Two locally owned banks, Invest Banka Montenegro and Atlas Banka, went bankrupt in 2019. This showed that Montenegro needs stronger banking supervision with improvements to the current structure, processes and tools for credit risk supervision.

However, the bankruptcies did not affect the wider banking system, which has been assessed as stable by international institutions. The International Monetary Fund (IMF) has said that no spillovers were observed following the bankruptcy of the two banks, with the system-wide capital adequacy ratio being comfortably above the regulatory minimum. Moreover, the share of non-performing loans (NPLs) sank to 4.7% as of April 2019 following the closure of the two banks.

The IMF also noted that Montenegro’s banking sector is stable with improving asset quality, strong credit growth, high liquidity, and is well capitalised. However, the number of banks is too high for the country’s tiny population of just over 620,000 people, which may create earnings challenges.

Montenegro’s authorities should put efforts into furthering risk-based supervision, introducing macroprudential measures when warranted, harmonising banking laws with the EU directives, and completing the planned asset quality review by the end of 2020, the IMF said.

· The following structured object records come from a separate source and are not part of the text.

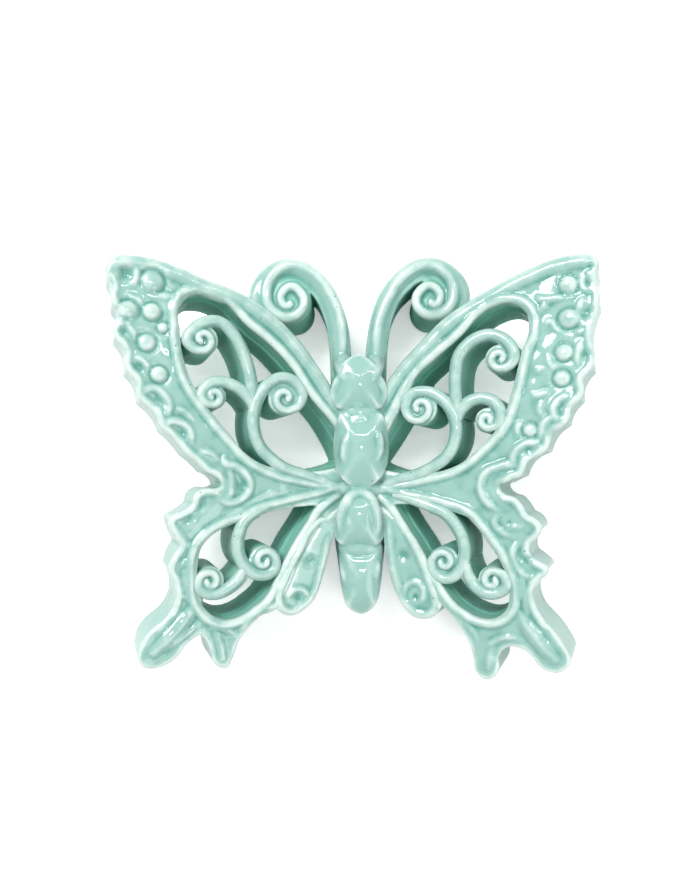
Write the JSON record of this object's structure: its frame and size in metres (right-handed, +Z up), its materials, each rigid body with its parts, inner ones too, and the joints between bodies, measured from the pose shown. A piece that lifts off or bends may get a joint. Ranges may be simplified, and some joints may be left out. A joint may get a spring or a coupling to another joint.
{
  "type": "butterfly ornament",
  "caption": "Glazed stoneware butterfly that lies flat, with openwork wings full of rolled clay scrolls and curled antennae.",
  "frame": {"origin": "middle of the flat foot under the body, on the surface that the ornament lies on", "axes": "+Z up out of the table, +Y towards the head and antennae, +X across to the right wing as seen from above"},
  "size_m": [0.189, 0.1602, 0.0581],
  "materials": {
    "celadon_glaze": "glossy"
  },
  "bodies": {
    "root": {"body_back": "celadon_glaze", "head": "celadon_glaze", "thorax": "celadon_glaze", "abdomen_upper": "celadon_glaze", "abdomen_lower": "celadon_glaze", "forewing_left": "celadon_glaze", "hindwing_left": "celadon_glaze", "lobe_left": "celadon_glaze", "antenna_left": "celadon_glaze", "forewing_beads_left": "celadon_glaze", "forewing_inner_scroll_left": "celadon_glaze", "forewing_outer_scroll_left": "celadon_glaze", "forewing_middle_scroll_left": "celadon_glaze", "hindwing_inner_scroll_left": "celadon_glaze", "hindwing_outer_scroll_left": "celadon_glaze", "forewing_right": "celadon_glaze", "hindwing_right": "celadon_glaze", "lobe_right": "celadon_glaze", "antenna_right": "celadon_glaze", "forewing_beads_right": "celadon_glaze", "forewing_inner_scroll_right": "celadon_glaze", "forewing_outer_scroll_right": "celadon_glaze", "forewing_middle_scroll_right": "celadon_glaze", "hindwing_inner_scroll_right": "celadon_glaze", "hindwing_outer_scroll_right": "celadon_glaze"}
  },
  "joints": []
}
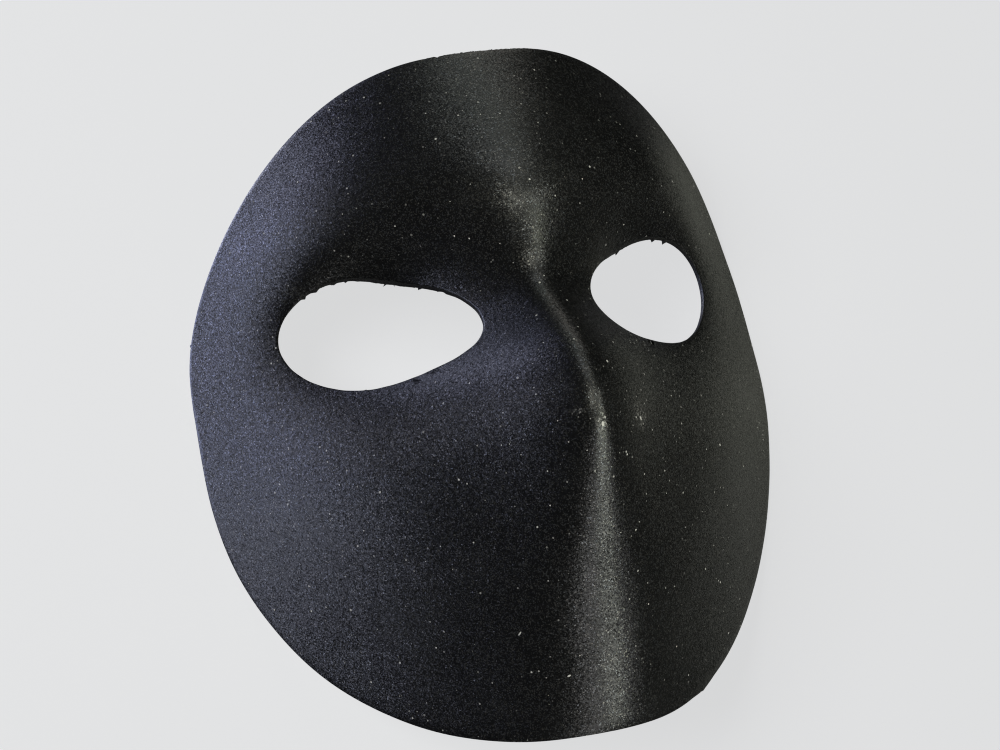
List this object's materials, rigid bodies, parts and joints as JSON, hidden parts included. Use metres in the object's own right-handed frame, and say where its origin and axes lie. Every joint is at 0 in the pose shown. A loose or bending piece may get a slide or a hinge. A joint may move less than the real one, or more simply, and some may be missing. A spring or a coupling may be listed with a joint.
{
  "type": "moretta mask",
  "caption": "Plain black moulded full-face mask with a sharp nose ridge, two tapered eye openings and no mouth, lying face up.",
  "frame": {"origin": "on the surface that the mask lies on, below the middle of its outline", "axes": "+Z out of the face, straight up as it lies; +Y from the chin to the crown; +X to the right as one looks at the face"},
  "size_m": [0.1748, 0.1902, 0.098],
  "materials": {
    "black_paper": "pressed paper, painted matt black, with a fine pebbled grain that glints a little, a thin dark cut edge and some dust"
  },
  "bodies": {
    "root": {"mask_shell": "black_paper"}
  },
  "joints": []
}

According to the latest central bank data, Montenegrin commercial banks' assets increased 3.9% y/y to €4.58bn at the end of October after going up 4% y/y the previous month. Bank loans, which accounted for 65.2% of total assets, ticked up 0.2% y/y in October, after rising 1.6% y/y in September, with total stock reaching €3bn. The increase mainly reflected higher lending to households. Corporate lending went up 1.8% y/y to €1.14bn, while household loans grew 7.2% y/y to €1.34bn at end-October.

Meanwhile, the share of NPLs in Montenegro stood at 4.7% in September, down from 6.7% in September 2018 after the bankruptcies of Atlas Banka and Invest Banka Montenegro. 

Montenegro’s banking sector posted a net profit of €48.57mn in the first nine months of 2019, up 62.9% y/y.